Wednesday, January 25, 2012

Checking In With Rob Jackson

Rob Jackson continues to be one of the most prolific minicomics makers in the world, as crazy ideas seem to flow out of him faster than he get them down on paper. While his draftsmanship remains rudimentary at best, there's a delightful wit to be found in his comics. I got the impression that his most recent comics "It's A Man's Life In The Ice Cream Business" and "Flying Leaf Creature" were more about him just wanting to tear through an experience and record it in the former example and playing with a new format and color in the latter.


"It's A Man's Life..." (the title is a take-off on an old slogan for the British military service) is an autobio story of Jackson abandoning his cushy job in order to sell home-made ice cream and soup at local farmer's markets. Jackson gets into the nitty-gritty of how he tried to find new markets, the experience of trying to offer something no one else did and the frustrations that went along with the times where ice cream wasn't selling. This is a very British comic in that Jackson discusses how certain fruits are only enjoyed by people in a small radius, but that a ice cream made from that fruit becomes a real delicacy in that market. Jackson's dry, self-deprecating wit (the notion to quit his job comes from a Cat Wizard talking to him at work) and bespectacled, blank-eyed self-caricature give what is otherwise a straight procedural comic a large degree of warmth and humor. While his line here is strictly for utilitarian purposes, there are portions of the comic where his drawing is rather lovely, like when he's drawing old cottages and vegetation. The second issue of the series is more of the same, as Jackson tries to create new flavors and figure out new wares to offer. Battles with the weather and other cheese & ice cream distributors emerge as new annoyances for a family trying to make a living in an unconventional manner.

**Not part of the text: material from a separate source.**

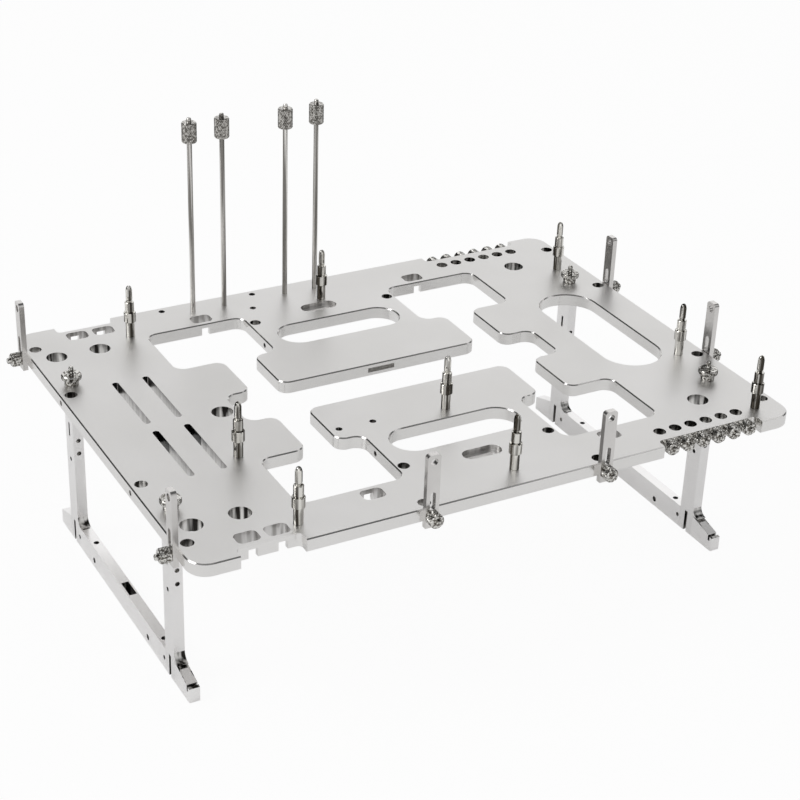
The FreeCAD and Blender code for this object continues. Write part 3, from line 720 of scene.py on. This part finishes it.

Jackson is perhaps better known for his sardonic fantasy comics, and "Flying Leaf Creature" is an interesting variant on this sort of story. It's printed on a newspaper broadsheet and in full color, both of which are firsts for Jackson. Of course, Jackson makes odd use of the extra room, essentially jamming four pages' worth of material on each broadsheet page. One gets the sense that he originally wrote this comic as a regular mini and transferred its contents late in the game. This is a typically demented story, mashing together mad scientists, inter-dimensional travel, stereotypical gangsters, mysterious woodsmen and monsters into one delirious package. The figures are a bit more raw than usual for a Jackson comic, but he makes up for that with his bright, almost lurid use of color. That use of color seems arbitrary at first, until Jackson ingeniously shifts the reader into an alternate dimension of grey-scaling. While that was clever enough the first time he did it, the story's climax features a grisly but subtle use of red in that world of grey that made me laugh when I saw it. It was an extremely clever storytelling solution, to be sure.